The minimum wage, for example, is a real problem.   But it is not because the CEO is making more than the cashier, but because the dollars in which that minimum wage is paid buy less and less.  Thus the problem is not really a problem of wages, but of the money those wages are paid in.  Regardless of whether you are working a minimum wage job right now, if you are making wages of any kind, this should matter a great deal to you.  This is why we have to take the time to understand what Volcker is trying to say.

And the reason we need to listen to him is because he is old enough to remember when we didn't have deficits.  We have been playing this game with our money for a little over 40 years now, and Volcker has watched the game from the start (in some ways he was responsible for starting it).  He is pointing our attention to the fact that our modern system of money has not accomplished what he and others thought it would.

Bored Yet?

OK, OK, I am done.  Stop banging your head on the desk already.
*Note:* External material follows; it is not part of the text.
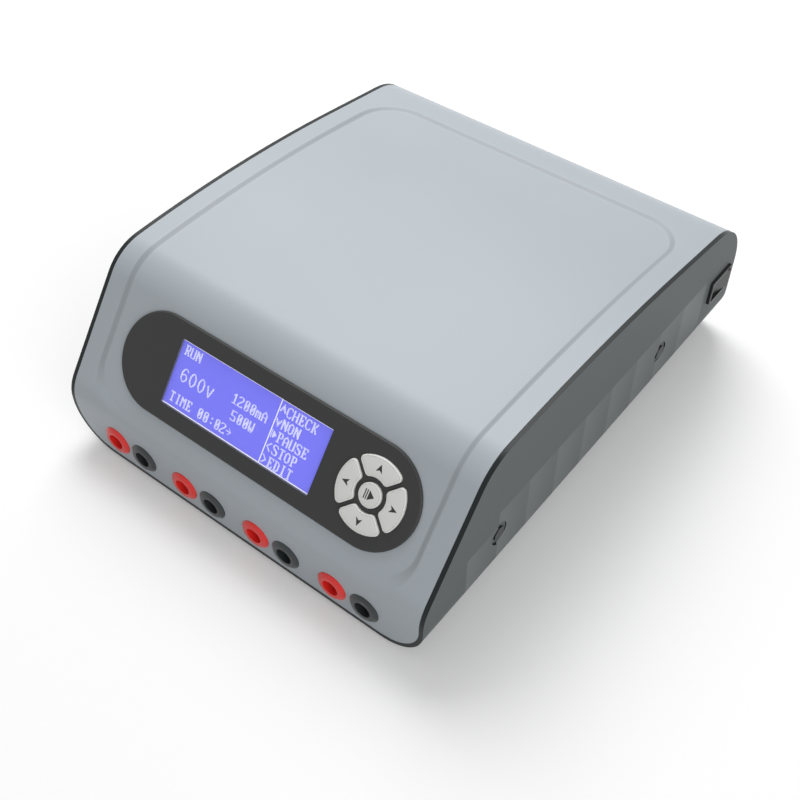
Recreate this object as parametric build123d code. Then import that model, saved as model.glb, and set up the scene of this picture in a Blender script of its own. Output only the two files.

So where does this leave us?  Why bore you to tears with all of this?  Because in a couple years we will begin paying attention as candidates run for President.  While I am not much interested in endorsing candidates, I am very curious to hear what Senator Rand Paul has to say because he comes from the 'school' which believes we need to return to 'sound money'.  That 'school' has been out of favor with economic 'experts' for quite a while - until now with Volcker's speech and articles like this and this and Steve Forbes' new book Money: How the Destruction of the Dollar Threatens the Global Economy.

If your memories of the last financial crisis are still fresh enough to worry about what the next one will do to our kids' economy, this subject merits your attention.  Please, read, and read a lot (like this from Milton Friedman).  Get as smart as you can as quick as you can about our nation's money supply.  We will likely have the opportunity to make an incredibly important decision about it in the coming years.